En una entrevista reciente en La Marea, Yayo Herrera, antropóloga e ingeniera técnica agrícola, lo explicaba así: “Creo que desde el movimiento ecologista, y yo soy crítica en ese sentido, no hemos sabido expresar bien hasta qué punto existe una correlación estrechísima entre el deterioro de las condiciones laborales, el empobrecimiento de mayorías sociales y el deterioro de la naturaleza. Es decir, no son cosas desligadas” Y añadía quien durante años estuvo al frente de Ecologistas en Acción en España y ahora dirige la fundación Fuhem: “Ha habido un cierto ecologismo que ha sido elitista porque proponía actitudes hacia lo verde que eran inasumibles e inalcanzables para las mayorías sociales, e incluso imposibles de extender. Desde mi punto de vista, cualquier propuesta que no sea universalizable no es válida porque es injusta.

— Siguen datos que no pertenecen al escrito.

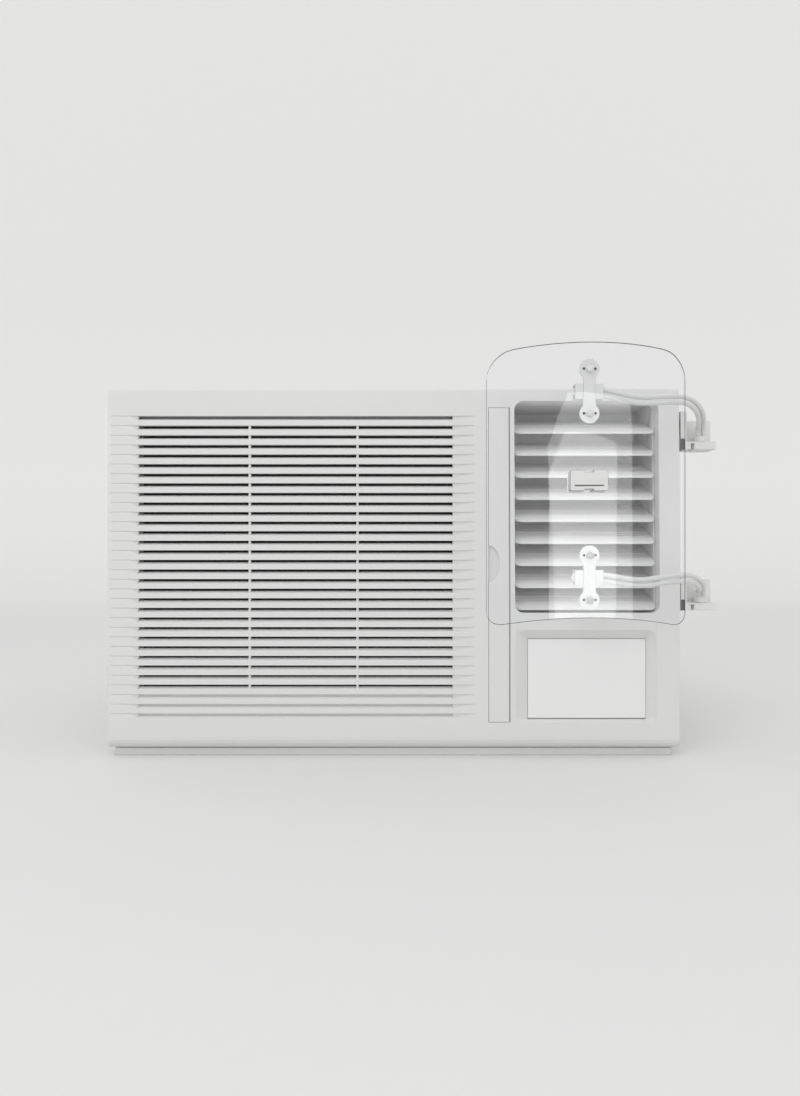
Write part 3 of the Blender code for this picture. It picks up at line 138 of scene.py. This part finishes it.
def metal_skin():
    """Rolled or drawn metal: long soft streaks along one axis, and a haze of dull spots."""
    tree, inside, outside = group("metal_skin", [
        ("Stretch", "NodeSocketVector", (4.0, 120.0, 120.0)),
        ("Light Tone", "NodeSocketColor", (0.8, 0.8, 0.8, 1)),
        ("Deep Tone", "NodeSocketColor", (0.6, 0.6, 0.6, 1)), ("Roughness", "NodeSocketFloat", 0.3)],
        [("Height", "NodeSocketFloat"), ("Color", "NodeSocketColor"), ("Roughness", "NodeSocketFloat")])
    link = tree.links.new
    place = tree.nodes.new("ShaderNodeTexCoord")
    drawn = tree.nodes.new("ShaderNodeMapping")
    link(place.outputs["Object"], drawn.inputs["Vector"])
    link(inside.outputs["Stretch"], drawn.inputs["Scale"])
    streak = node(tree, "ShaderNodeTexNoise", Scale=9.0, Detail=5.0)
    haze = node(tree, "ShaderNodeTexNoise", Scale=22.0, Detail=6.0)
    link(drawn.outputs["Vector"], streak.inputs["Vector"])
    link(place.outputs["Object"], haze.inputs["Vector"])
    tone = node(tree, "ShaderNodeMix", data_type="RGBA")
    link(haze.outputs["Fac"], tone.inputs["Factor"])
    link(inside.outputs["Light Tone"], tone.inputs["A"])
    link(inside.outputs["Deep Tone"], tone.inputs["B"])
    link(tone.outputs["Result"], outside.inputs["Color"])
    gloss = node(tree, "ShaderNodeMath", operation="MULTIPLY_ADD")
    gloss.inputs[1].default_value = 0.22
    link(streak.outputs["Fac"], gloss.inputs[0])
    link(inside.outputs["Roughness"], gloss.inputs[2])
    link(gloss.outputs["Value"], outside.inputs["Roughness"])
    link(streak.outputs["Fac"], outside.inputs["Height"])
    return tree


GRAIN, SKIN = moulded_grain(), metal_skin()


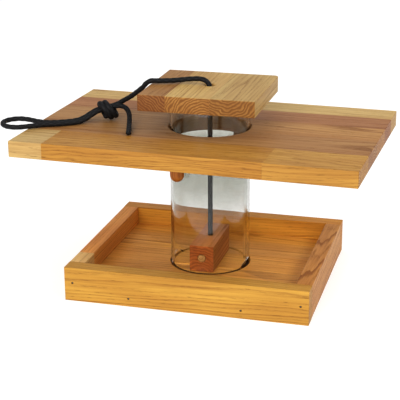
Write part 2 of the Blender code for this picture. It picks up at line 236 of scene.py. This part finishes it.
def oak(name, low, high, along, wood, pith=(14, -22), tilt=(1.2, 0.8), ring=2.4, figure=1.0, lines=0.6, ends=0.6,
        wave=0.9, groove=None):
    """Oiled oak cut from a log: growth rings round a pith that lies off the board, in millimetres."""
    finish = Finish(name, Roughness=0.44, IOR=1.46, Specular_IOR_Level=0.3)
    dark = (wood[0] * 0.50, wood[1] * 0.38, wood[2] * 0.30, 1)
    drift = (wood[0] * 0.80, wood[1] * 0.70, wood[2] * 0.62, 1)
    centre = (Vector(low) + Vector(high)) / 2 / MM
    turn = {"x": Matrix.Identity(3), "y": Matrix.Rotation(-math.pi / 2, 3, "Z"),
            "z": Matrix.Rotation(math.pi / 2, 3, "Y")}[along]
    lean = Matrix.Rotation(math.radians(tilt[0]), 3, "Y") @ Matrix.Rotation(math.radians(tilt[1]), 3, "Z")
    whole = lean @ turn
    start = -(whole @ centre) - Vector((0, pith[0], pith[1]))
    log = finish.node("ShaderNodeMapping", {"vector_type": "POINT"}, {
        "Vector": finish.place(), "Location": start, "Rotation": whole.to_euler(), "Scale": (1 / MM,) * 3})

    seed = sum(ord(c) * (i + 3) for i, c in enumerate(name)) % 97
    sown = finish.vector("ADD", log, (seed * 37.0, seed * 11.0, seed * 5.0))
    waved = log
    for cells, push in (((0.0045, 0.022, 0.022), 9 * figure), ((0.030, 0.150, 0.150), wave * figure)):
        wander = finish.vector("SUBTRACT", finish.noise(sown, cells, out="Color"), (0.5,) * 3)
        waved = finish.vector("ADD", waved, finish.vector("MULTIPLY", wander, (0, push, push)))
    radius = finish.vector("LENGTH", finish.vector("MULTIPLY", waved, (0, 1, 1)), out=1)
    seasons = finish.noise(waved, (0.002, 0.10, 0.10), 1)
    rings = radius / ring + seasons * 2.6
    year = finish.node("ShaderNodeMath", {"operation": "FRACT"}, {0: rings})
    count = finish.node("ShaderNodeMath", {"operation": "FLOOR"}, {0: rings})
    growth = finish.ramp(year, [(0.0, 0.35), (0.06, 1.0), (0.22, 0.80), (0.46, 0.16), (0.80, 0.0), (1.0, 0.35)])
    strength = finish.node("ShaderNodeTexWhiteNoise", {"noise_dimensions": "1D"}, {"W": count})
    end = finish.node("ShaderNodeAttribute", {"attribute_name": "end_grain"}, out="Fac")

    fibre = finish.noise(sown, (0.035, 1.9, 1.9), 3, 0.6)
    streak = finish.noise(sown, (0.010, 0.42, 0.42), 3, 0.6)
    vessel = finish.noise(sown, (0.14, 2.6, 2.6), 1, 0.4)
    pores = finish.band(vessel, 0.58, 0.66) * finish.band(growth, 0.2, 0.8)
    broad = finish.band(finish.noise(sown, (0.007, 0.045, 0.045), 2), 0.35, 0.65)

    marked = growth * ((0.12 + 1.15 * strength * strength) * lines + end * ends)
    darkening = marked + (fibre - 0.5) * 0.75 + (streak - 0.5) * 1.25
    share = finish.band(darkening, -0.45, 1.05)
    oiled = finish.blend(broad * 0.8, rgba(wood), drift)
    oiled = finish.blend(share, oiled, dark)
    oiled = finish.blend(end * min(0.95, ends * 0.6), oiled, (0.66, 0.46, 0.27, 1), "MULTIPLY")
    oiled = finish.blend(pores * 0.5, oiled, rgba(Vector(dark[:3]) * 0.5))
    if groove:   # painted shade in the tube's groove: near black between two radii and below a height
        inner, outer, brim = groove
        reach = finish.vector("LENGTH", finish.vector("MULTIPLY", finish.place(), (1, 1, 0)), out=1)
        ring_shaped = finish.band(reach, inner - MM, inner) * finish.band(reach, outer, outer + MM, 1.0, 0.0)
        groove_shade = ring_shaped * finish.band(finish.height(), brim - 0.5 * MM, brim - 0.1 * MM, 1.0, 0.0)
        oiled = finish.blend(groove_shade * 0.9, oiled, (0.015, 0.008, 0.005, 1))
    finish.feed("Base Color", oiled)
    finish.feed("Roughness", 0.44 + share * 0.10 + pores * 0.18 + (streak - 0.5) * 0.10)
    finish.bump(fibre * 0.35 - growth * 0.35 - pores * 0.9, 0.35, 0.00022)
    return finish.material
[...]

Cualquier cosa que no es universalizable no es un derecho, sino un privilegio. Es imposible mantener la vida humana al margen de la naturaleza. El capitalismo ha sido incapaz de cumplir sus promesas: alimentar a todo el mundo, proporcionar un sistema de bienestar determinado… Y ha sido incapaz, en cierto modo, porque ese modelo de constante producción dependía de materiales y energías que eran finitos. En el momento en que topas con los límites del planeta, ese modelo de crecimiento se ve dificultado”.

Un reto no exento de dificultades para las administraciones públicas de las ciudades, como nos explica Daniel Arbulo, responsable de la Unidad de Economía Social y Solidaria de la Intendencia de Montevideo: “Si la solidaridad es un discurso que está bien visto, en la práctica tenemos una negación a estos procesos. Hay quienes piensan que la economía social es una economía pobre, de pobres y para pobres; que no genera sustento, que da soluciones malas y que no permitirá salir a estas personas de esas situaciones. Y nosotros pensamos que todo lo contrario, que es ahí donde están la mayoría de las respuestas a los problemas de las comunidades”.

Los estudios, los acuerdos internacionales, las experiencias locales y, sobre todo, los testimonios de las personas implicadas en el comercio justo, sostenible y de proximidad le dan la razón.